--- Exercise description ---
Copy verbatim the material from its first line to the line that holds "new material and", including that line.

--- Supplied material ---
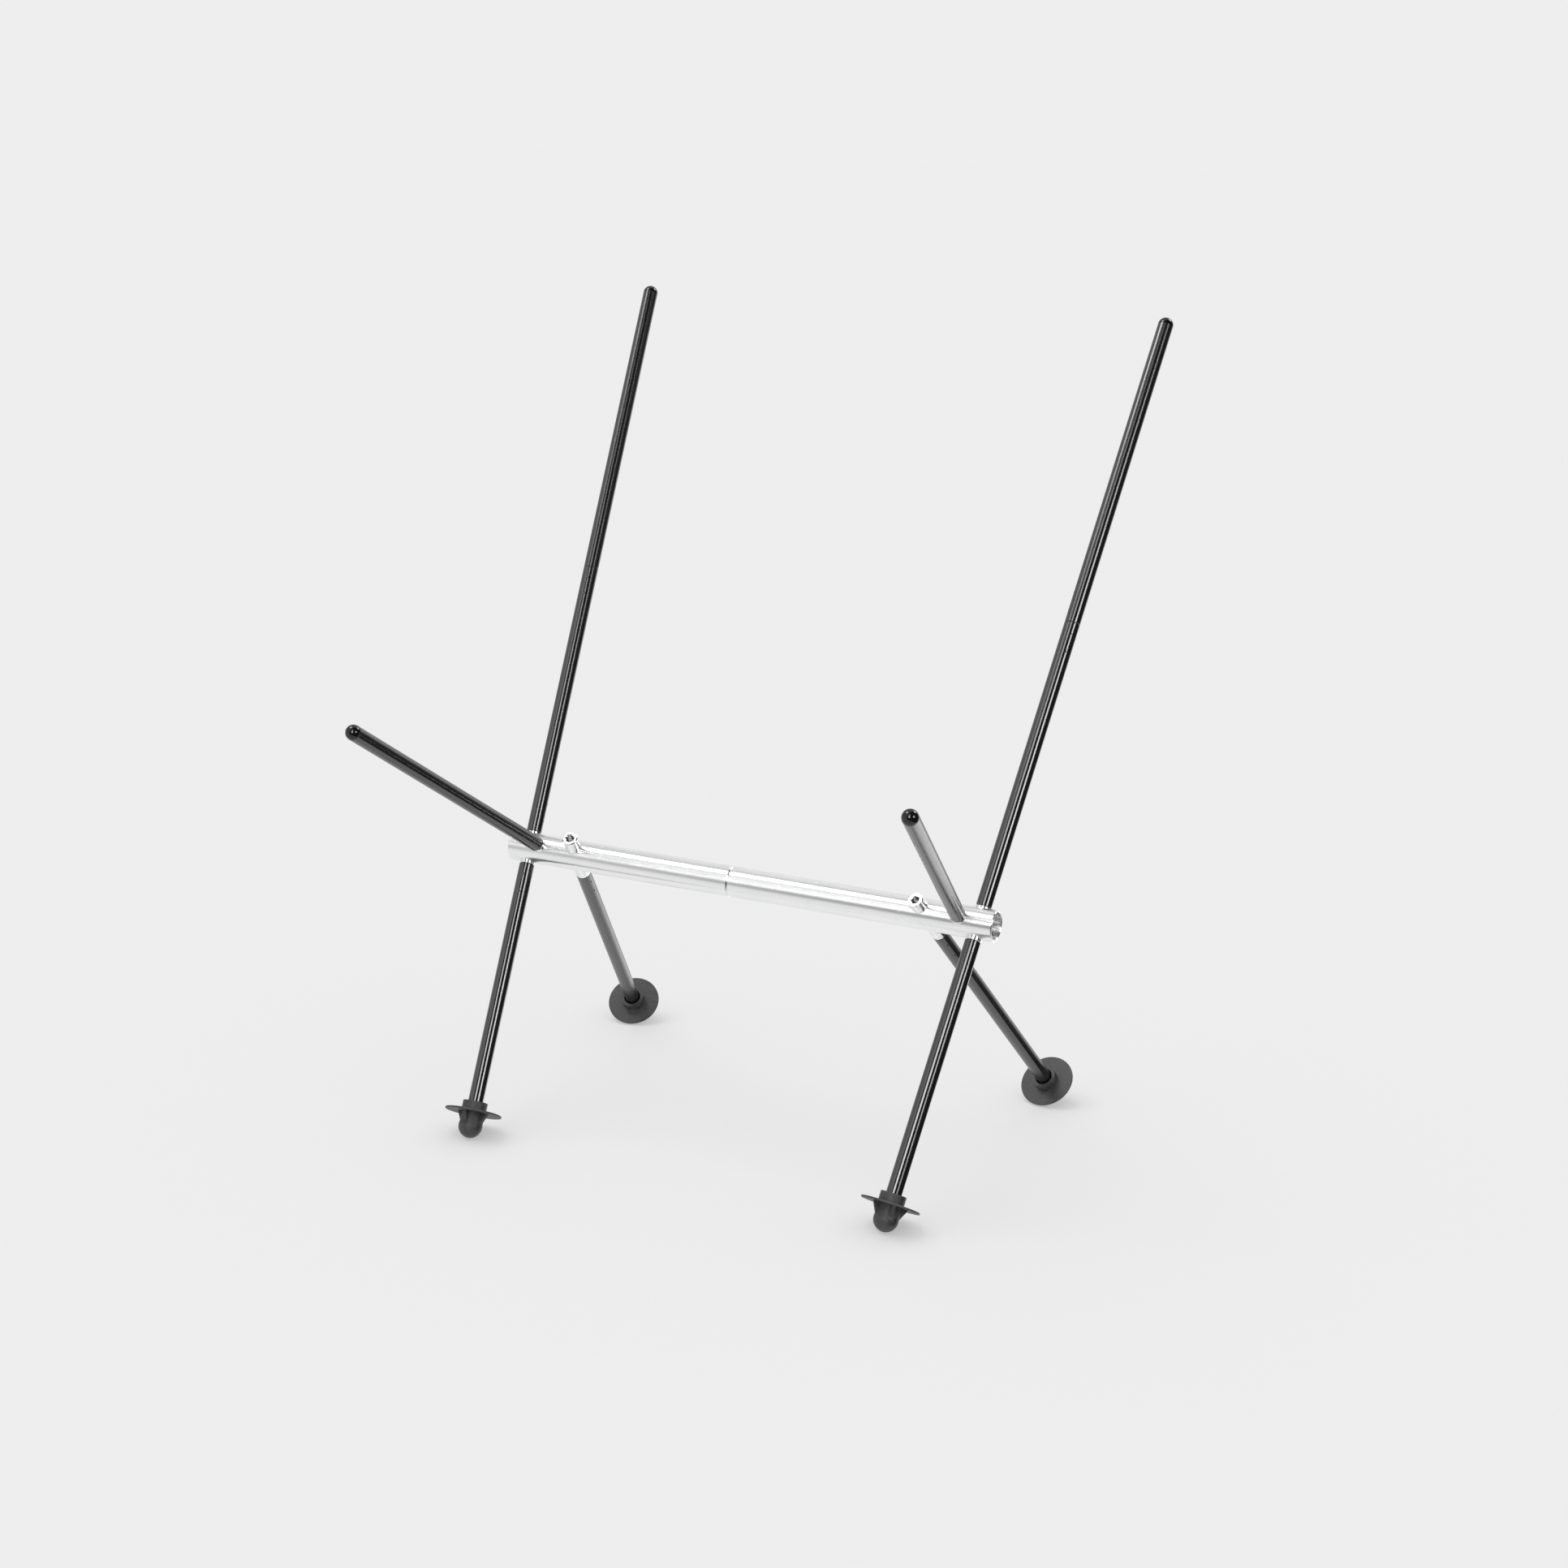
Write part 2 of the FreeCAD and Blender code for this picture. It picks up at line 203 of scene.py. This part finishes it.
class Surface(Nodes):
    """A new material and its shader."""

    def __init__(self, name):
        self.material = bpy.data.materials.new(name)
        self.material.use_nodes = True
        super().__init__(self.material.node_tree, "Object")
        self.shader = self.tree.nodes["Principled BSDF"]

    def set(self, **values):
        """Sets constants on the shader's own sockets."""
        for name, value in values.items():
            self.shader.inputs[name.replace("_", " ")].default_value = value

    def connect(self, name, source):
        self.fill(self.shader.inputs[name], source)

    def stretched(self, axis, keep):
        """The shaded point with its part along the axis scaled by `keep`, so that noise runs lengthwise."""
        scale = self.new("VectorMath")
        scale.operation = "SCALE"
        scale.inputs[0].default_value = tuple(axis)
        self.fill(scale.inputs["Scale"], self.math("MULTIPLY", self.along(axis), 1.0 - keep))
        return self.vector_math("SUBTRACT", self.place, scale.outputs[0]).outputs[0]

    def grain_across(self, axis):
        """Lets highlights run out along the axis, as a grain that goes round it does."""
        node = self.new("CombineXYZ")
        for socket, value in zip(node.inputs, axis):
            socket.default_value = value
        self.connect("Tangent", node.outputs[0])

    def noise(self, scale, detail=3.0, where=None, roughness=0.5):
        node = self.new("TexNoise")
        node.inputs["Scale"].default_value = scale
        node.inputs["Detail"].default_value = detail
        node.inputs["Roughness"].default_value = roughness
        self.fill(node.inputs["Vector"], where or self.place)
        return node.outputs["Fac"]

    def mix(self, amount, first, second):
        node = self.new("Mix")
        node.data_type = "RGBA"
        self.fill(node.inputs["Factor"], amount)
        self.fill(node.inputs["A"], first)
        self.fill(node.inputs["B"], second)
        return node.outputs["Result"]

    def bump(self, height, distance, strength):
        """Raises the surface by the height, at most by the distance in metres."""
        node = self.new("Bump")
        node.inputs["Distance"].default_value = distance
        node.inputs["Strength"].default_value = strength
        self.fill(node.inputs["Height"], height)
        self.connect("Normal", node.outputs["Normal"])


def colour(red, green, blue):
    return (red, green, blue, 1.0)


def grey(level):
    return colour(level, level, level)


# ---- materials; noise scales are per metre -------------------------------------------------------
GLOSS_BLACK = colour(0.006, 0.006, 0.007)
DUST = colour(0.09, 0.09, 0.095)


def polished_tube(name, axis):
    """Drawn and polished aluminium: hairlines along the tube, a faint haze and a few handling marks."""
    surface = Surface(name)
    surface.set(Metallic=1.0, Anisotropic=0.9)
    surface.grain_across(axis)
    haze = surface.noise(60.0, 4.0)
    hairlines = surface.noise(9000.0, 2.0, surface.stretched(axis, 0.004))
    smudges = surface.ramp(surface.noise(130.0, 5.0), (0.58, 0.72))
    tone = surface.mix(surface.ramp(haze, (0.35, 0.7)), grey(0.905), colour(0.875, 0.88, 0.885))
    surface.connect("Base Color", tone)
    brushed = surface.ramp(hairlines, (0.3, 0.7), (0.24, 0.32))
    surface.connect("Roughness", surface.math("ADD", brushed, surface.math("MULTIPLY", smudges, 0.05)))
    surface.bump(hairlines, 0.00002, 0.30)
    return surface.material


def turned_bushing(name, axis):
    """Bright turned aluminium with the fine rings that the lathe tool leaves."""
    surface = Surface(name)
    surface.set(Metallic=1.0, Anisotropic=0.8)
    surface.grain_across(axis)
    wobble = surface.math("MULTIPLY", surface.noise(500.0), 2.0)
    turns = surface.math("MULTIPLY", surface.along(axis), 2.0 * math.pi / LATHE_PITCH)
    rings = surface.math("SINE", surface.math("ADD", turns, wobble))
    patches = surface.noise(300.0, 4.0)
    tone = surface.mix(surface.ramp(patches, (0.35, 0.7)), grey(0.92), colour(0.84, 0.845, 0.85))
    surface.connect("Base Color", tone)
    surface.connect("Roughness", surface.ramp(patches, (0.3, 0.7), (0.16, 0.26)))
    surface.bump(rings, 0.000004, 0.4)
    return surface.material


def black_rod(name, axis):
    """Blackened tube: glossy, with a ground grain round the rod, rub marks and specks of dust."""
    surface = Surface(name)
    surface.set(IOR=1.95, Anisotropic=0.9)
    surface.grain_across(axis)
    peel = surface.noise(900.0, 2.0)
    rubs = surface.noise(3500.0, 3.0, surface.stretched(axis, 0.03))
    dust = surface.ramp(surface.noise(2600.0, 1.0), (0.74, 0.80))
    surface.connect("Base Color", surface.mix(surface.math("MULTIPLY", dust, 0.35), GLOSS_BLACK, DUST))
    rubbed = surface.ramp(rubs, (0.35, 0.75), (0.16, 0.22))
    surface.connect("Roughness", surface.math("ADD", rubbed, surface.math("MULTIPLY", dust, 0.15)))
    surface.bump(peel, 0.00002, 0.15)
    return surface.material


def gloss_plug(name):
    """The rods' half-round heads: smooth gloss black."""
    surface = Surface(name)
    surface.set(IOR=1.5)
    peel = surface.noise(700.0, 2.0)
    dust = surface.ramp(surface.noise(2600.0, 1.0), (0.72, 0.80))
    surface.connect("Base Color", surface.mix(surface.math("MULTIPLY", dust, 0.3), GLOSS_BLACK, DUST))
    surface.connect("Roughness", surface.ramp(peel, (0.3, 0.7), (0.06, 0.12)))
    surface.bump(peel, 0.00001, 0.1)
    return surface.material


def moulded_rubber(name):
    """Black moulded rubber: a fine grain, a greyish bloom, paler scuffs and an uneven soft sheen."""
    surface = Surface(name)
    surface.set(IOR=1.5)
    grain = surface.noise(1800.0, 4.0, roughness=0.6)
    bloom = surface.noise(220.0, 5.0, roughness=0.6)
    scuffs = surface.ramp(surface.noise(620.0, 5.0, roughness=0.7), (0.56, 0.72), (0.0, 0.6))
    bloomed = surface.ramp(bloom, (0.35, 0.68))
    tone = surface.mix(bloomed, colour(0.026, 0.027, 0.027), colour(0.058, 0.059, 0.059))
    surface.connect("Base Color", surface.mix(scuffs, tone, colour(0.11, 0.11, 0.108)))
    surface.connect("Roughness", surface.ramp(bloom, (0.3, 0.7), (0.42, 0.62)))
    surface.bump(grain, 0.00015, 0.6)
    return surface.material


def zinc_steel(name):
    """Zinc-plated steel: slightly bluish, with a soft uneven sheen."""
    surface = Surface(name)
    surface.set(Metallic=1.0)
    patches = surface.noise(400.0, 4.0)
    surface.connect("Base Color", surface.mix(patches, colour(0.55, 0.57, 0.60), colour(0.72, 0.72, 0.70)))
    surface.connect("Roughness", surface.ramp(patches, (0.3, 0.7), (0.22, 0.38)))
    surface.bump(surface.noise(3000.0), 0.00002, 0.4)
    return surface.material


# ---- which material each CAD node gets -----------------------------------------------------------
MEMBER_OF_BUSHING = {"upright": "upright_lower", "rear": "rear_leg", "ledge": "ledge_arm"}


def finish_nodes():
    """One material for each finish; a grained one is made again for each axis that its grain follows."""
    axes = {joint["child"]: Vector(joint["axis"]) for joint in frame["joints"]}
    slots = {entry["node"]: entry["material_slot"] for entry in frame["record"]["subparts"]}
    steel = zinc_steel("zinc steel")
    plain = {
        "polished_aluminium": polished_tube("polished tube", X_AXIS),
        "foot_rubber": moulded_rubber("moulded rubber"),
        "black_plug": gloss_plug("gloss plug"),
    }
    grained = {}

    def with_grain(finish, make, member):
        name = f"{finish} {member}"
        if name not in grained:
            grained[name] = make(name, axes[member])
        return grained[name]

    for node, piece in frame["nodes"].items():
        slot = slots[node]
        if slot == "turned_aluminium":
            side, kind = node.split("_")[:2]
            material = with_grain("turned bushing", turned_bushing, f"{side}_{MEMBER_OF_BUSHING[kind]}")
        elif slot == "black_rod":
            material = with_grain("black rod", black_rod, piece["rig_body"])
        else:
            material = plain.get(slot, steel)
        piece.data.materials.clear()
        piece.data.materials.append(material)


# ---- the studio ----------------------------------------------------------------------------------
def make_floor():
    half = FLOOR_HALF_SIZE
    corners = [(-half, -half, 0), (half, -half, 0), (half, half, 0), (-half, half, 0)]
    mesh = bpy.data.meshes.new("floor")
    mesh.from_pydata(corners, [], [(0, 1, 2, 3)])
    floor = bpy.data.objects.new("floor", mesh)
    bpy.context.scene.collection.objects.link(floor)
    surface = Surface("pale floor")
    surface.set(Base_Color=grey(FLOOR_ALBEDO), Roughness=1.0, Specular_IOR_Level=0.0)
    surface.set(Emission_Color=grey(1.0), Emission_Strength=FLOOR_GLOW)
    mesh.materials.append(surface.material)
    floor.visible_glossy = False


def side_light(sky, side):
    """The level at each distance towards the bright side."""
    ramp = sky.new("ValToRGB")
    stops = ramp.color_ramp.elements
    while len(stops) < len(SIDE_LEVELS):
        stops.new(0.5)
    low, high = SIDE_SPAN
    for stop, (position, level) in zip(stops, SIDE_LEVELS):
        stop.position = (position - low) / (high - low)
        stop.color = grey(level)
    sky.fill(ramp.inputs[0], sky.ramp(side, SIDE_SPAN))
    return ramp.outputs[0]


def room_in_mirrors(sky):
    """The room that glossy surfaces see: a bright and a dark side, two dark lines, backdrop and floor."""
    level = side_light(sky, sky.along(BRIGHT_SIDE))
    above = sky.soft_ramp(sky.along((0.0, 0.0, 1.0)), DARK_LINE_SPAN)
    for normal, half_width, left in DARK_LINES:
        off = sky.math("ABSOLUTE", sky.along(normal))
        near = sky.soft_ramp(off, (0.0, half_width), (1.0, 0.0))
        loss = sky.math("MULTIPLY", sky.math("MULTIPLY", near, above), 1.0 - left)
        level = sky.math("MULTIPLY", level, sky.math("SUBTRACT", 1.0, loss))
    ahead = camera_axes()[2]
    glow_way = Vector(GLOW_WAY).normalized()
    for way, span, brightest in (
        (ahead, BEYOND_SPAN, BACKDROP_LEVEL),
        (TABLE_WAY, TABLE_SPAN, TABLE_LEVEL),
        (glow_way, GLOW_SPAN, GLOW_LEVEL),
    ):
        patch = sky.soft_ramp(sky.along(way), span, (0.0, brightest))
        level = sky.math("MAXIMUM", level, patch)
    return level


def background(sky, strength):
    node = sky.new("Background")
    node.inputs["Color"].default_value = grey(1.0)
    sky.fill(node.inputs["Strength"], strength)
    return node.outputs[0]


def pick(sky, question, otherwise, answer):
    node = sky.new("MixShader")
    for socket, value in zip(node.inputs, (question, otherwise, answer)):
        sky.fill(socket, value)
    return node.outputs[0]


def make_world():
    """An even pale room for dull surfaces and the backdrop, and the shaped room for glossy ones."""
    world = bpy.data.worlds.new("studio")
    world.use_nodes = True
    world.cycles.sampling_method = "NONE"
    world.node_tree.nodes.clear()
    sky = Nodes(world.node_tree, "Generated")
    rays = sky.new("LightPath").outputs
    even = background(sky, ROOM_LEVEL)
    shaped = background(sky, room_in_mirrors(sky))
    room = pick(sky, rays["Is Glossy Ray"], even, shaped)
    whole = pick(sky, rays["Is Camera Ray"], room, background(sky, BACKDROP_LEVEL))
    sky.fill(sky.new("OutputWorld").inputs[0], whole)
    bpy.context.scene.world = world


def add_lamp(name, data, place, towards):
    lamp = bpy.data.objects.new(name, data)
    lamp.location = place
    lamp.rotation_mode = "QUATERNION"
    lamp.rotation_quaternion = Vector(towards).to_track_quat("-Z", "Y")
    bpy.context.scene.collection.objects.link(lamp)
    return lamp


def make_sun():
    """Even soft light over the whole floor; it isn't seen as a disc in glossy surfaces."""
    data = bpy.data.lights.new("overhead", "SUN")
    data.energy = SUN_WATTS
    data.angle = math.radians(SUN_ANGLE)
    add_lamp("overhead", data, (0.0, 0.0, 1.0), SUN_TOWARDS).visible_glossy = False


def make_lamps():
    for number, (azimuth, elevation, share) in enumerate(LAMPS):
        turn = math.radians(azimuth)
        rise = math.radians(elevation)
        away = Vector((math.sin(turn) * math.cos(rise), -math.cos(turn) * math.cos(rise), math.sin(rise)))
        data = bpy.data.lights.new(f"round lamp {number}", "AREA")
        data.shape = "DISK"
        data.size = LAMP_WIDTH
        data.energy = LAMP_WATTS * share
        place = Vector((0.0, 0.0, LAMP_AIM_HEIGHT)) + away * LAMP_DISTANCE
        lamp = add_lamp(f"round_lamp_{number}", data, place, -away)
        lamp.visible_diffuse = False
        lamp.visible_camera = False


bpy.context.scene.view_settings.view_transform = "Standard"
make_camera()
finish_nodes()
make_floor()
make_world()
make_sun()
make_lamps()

--- Answer to this exercise ---
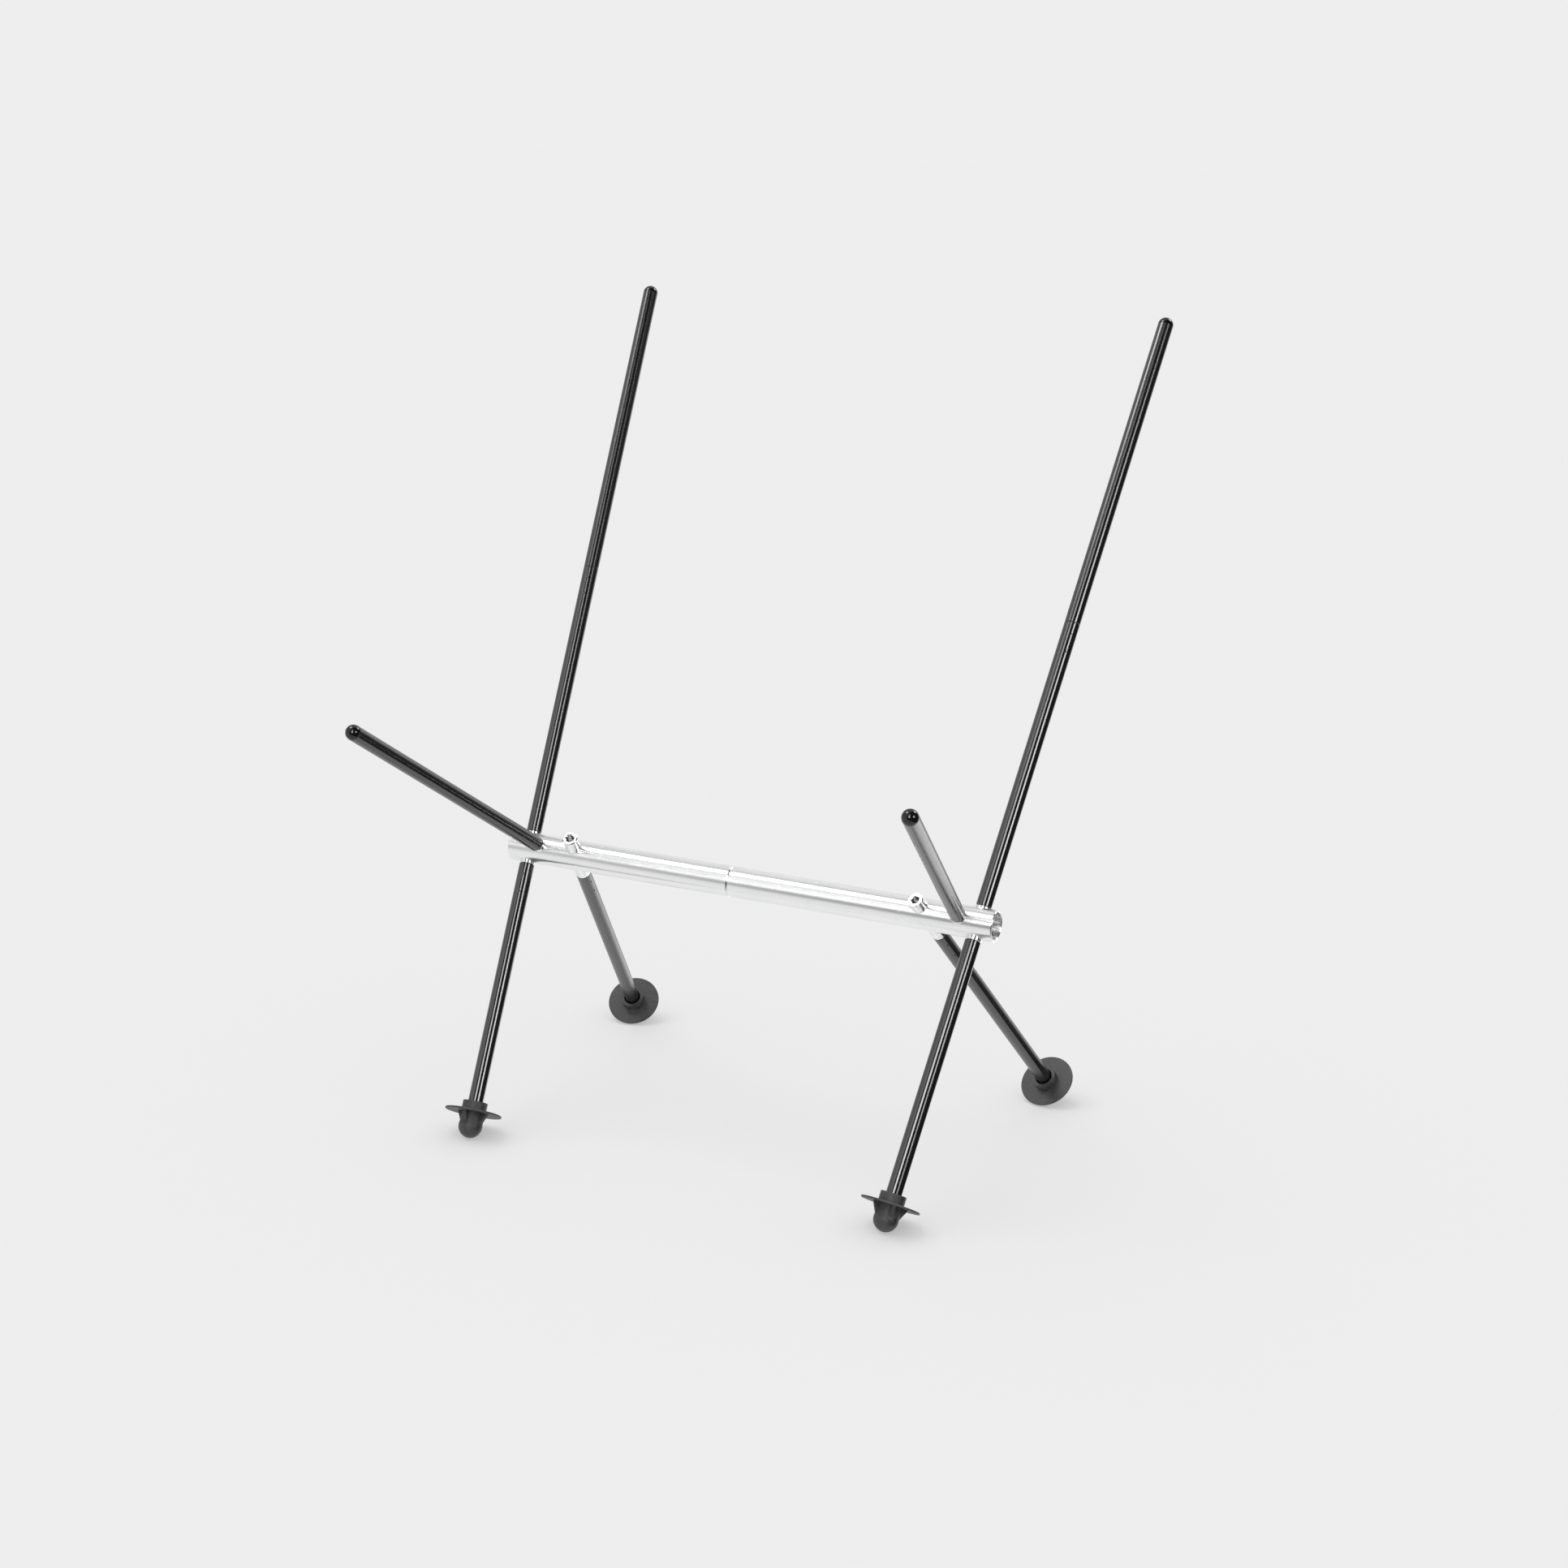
Write part 2 of the FreeCAD and Blender code for this picture. It picks up at line 203 of scene.py. This part finishes it.
class Surface(Nodes):
    """A new material and its shader."""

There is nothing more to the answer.